Most English teaching job contracts overseas are at least a year and finding a job in the first place is a fairly big time (and financial) commitment. Getting TEFL certified is one way to ease the transition. But what if teaching kids just isn’t your thing and you find yourself in a classroom in some far-flung location, teaching English grammar 25 boisterous five-year-olds?
You’ll have spent a whole of time, money and effort to get there in the first place. It’s difficult to back out at this point without:
- Leaving your students down
- Losing your visa status
- Heading back home with your tail between your legs (and a massive dent in your savings)
Anyone who’s taught young learners understands the battles you have to fight to get kids to pay attention and consistently do their work. Adult learners, on the other hand, are usually a little more self-motivated and serious about the whole learning-a-new-language thing. To figure out which age group suits you best, you can test the waters a little with the numerous online English teaching jobs out there working with all age levels.

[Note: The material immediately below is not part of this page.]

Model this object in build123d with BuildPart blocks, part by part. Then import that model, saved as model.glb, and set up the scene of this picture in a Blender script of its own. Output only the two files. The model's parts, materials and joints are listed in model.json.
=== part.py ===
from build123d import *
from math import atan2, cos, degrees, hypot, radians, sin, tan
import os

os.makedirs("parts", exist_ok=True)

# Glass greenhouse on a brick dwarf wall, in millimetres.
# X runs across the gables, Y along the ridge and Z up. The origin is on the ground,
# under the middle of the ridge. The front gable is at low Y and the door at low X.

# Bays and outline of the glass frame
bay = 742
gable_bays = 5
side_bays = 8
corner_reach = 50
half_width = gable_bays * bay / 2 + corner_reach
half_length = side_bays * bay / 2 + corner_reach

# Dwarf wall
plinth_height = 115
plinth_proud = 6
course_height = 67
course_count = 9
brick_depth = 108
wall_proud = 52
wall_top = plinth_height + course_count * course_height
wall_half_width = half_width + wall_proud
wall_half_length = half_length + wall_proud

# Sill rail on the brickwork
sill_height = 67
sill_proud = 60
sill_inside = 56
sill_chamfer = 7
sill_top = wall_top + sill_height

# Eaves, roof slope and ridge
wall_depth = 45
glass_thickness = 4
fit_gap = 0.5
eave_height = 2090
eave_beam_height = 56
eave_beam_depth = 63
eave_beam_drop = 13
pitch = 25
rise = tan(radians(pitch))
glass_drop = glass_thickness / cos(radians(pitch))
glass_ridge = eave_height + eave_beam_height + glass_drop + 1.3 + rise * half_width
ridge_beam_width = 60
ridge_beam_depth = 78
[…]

You’ll have a killer resume for English teaching jobs abroad.
Not all English teaching jobs abroad require you to have teaching experience - the minimum schools usually require is a bachelor’s degree, native English fluency and an ESL teaching certification.
But there’s no getting away from the fact that having direct experience teaching English language learners will not only better equip you to help your new students. It’s also far and away the best way to stand out from the crowd as a superstar candidate for the best-paying teaching positions abroad.